** BEGIN **

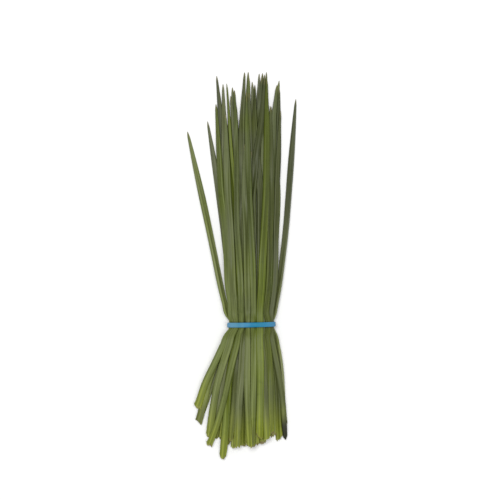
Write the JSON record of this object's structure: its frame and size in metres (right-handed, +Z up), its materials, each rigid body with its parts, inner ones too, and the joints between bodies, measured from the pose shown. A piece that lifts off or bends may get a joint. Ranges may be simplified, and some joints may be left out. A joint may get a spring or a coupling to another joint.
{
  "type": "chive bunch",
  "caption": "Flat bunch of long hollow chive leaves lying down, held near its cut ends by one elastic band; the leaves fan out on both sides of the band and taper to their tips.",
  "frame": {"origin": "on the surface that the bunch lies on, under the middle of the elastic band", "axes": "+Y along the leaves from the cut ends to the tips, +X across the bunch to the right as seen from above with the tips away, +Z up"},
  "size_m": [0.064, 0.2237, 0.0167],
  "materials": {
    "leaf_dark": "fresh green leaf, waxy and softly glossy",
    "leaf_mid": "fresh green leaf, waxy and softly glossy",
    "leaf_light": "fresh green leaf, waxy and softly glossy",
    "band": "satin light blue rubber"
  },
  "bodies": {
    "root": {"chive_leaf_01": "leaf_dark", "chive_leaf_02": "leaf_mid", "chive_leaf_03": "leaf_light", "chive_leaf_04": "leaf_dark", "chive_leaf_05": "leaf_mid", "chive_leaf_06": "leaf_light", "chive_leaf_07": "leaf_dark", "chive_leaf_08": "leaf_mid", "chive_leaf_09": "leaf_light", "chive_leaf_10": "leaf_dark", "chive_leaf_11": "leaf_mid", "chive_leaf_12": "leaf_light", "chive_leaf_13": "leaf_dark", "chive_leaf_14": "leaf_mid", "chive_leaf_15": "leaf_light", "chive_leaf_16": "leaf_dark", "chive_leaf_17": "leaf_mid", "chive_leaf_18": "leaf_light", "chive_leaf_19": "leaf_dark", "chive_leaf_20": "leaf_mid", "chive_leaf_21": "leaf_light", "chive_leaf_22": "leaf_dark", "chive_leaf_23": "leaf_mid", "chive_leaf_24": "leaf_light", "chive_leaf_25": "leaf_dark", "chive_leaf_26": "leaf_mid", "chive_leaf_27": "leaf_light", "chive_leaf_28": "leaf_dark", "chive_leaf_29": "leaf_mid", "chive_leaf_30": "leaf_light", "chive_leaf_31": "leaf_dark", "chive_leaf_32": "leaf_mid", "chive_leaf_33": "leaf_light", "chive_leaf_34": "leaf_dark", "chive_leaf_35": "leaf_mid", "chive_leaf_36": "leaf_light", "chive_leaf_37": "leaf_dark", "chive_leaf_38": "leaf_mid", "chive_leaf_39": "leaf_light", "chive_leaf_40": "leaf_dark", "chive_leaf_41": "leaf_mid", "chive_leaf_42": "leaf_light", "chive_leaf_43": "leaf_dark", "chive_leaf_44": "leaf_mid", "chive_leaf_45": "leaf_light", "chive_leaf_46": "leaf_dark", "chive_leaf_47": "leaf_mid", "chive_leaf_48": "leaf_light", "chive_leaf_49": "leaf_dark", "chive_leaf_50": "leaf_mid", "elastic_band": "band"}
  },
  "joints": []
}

** END **

▶ _PROBLEM TO SOLVE_
Output all of the material exactly as written.

▶ _FINAL ANSWER_
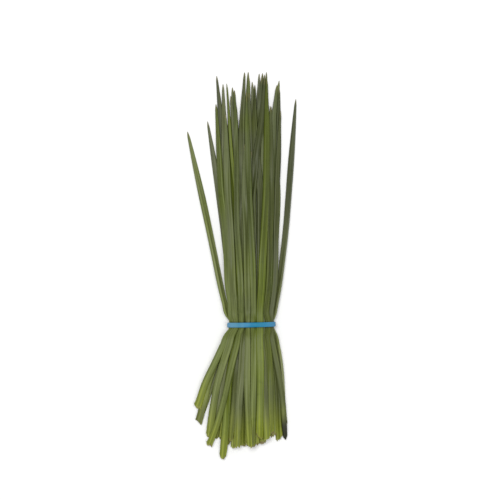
Write the JSON record of this object's structure: its frame and size in metres (right-handed, +Z up), its materials, each rigid body with its parts, inner ones too, and the joints between bodies, measured from the pose shown. A piece that lifts off or bends may get a joint. Ranges may be simplified, and some joints may be left out. A joint may get a spring or a coupling to another joint.
{
  "type": "chive bunch",
  "caption": "Flat bunch of long hollow chive leaves lying down, held near its cut ends by one elastic band; the leaves fan out on both sides of the band and taper to their tips.",
  "frame": {"origin": "on the surface that the bunch lies on, under the middle of the elastic band", "axes": "+Y along the leaves from the cut ends to the tips, +X across the bunch to the right as seen from above with the tips away, +Z up"},
  "size_m": [0.064, 0.2237, 0.0167],
  "materials": {
    "leaf_dark": "fresh green leaf, waxy and softly glossy",
    "leaf_mid": "fresh green leaf, waxy and softly glossy",
    "leaf_light": "fresh green leaf, waxy and softly glossy",
    "band": "satin light blue rubber"
  },
  "bodies": {
    "root": {"chive_leaf_01": "leaf_dark", "chive_leaf_02": "leaf_mid", "chive_leaf_03": "leaf_light", "chive_leaf_04": "leaf_dark", "chive_leaf_05": "leaf_mid", "chive_leaf_06": "leaf_light", "chive_leaf_07": "leaf_dark", "chive_leaf_08": "leaf_mid", "chive_leaf_09": "leaf_light", "chive_leaf_10": "leaf_dark", "chive_leaf_11": "leaf_mid", "chive_leaf_12": "leaf_light", "chive_leaf_13": "leaf_dark", "chive_leaf_14": "leaf_mid", "chive_leaf_15": "leaf_light", "chive_leaf_16": "leaf_dark", "chive_leaf_17": "leaf_mid", "chive_leaf_18": "leaf_light", "chive_leaf_19": "leaf_dark", "chive_leaf_20": "leaf_mid", "chive_leaf_21": "leaf_light", "chive_leaf_22": "leaf_dark", "chive_leaf_23": "leaf_mid", "chive_leaf_24": "leaf_light", "chive_leaf_25": "leaf_dark", "chive_leaf_26": "leaf_mid", "chive_leaf_27": "leaf_light", "chive_leaf_28": "leaf_dark", "chive_leaf_29": "leaf_mid", "chive_leaf_30": "leaf_light", "chive_leaf_31": "leaf_dark", "chive_leaf_32": "leaf_mid", "chive_leaf_33": "leaf_light", "chive_leaf_34": "leaf_dark", "chive_leaf_35": "leaf_mid", "chive_leaf_36": "leaf_light", "chive_leaf_37": "leaf_dark", "chive_leaf_38": "leaf_mid", "chive_leaf_39": "leaf_light", "chive_leaf_40": "leaf_dark", "chive_leaf_41": "leaf_mid", "chive_leaf_42": "leaf_light", "chive_leaf_43": "leaf_dark", "chive_leaf_44": "leaf_mid", "chive_leaf_45": "leaf_light", "chive_leaf_46": "leaf_dark", "chive_leaf_47": "leaf_mid", "chive_leaf_48": "leaf_light", "chive_leaf_49": "leaf_dark", "chive_leaf_50": "leaf_mid", "elastic_band": "band"}
  },
  "joints": []
}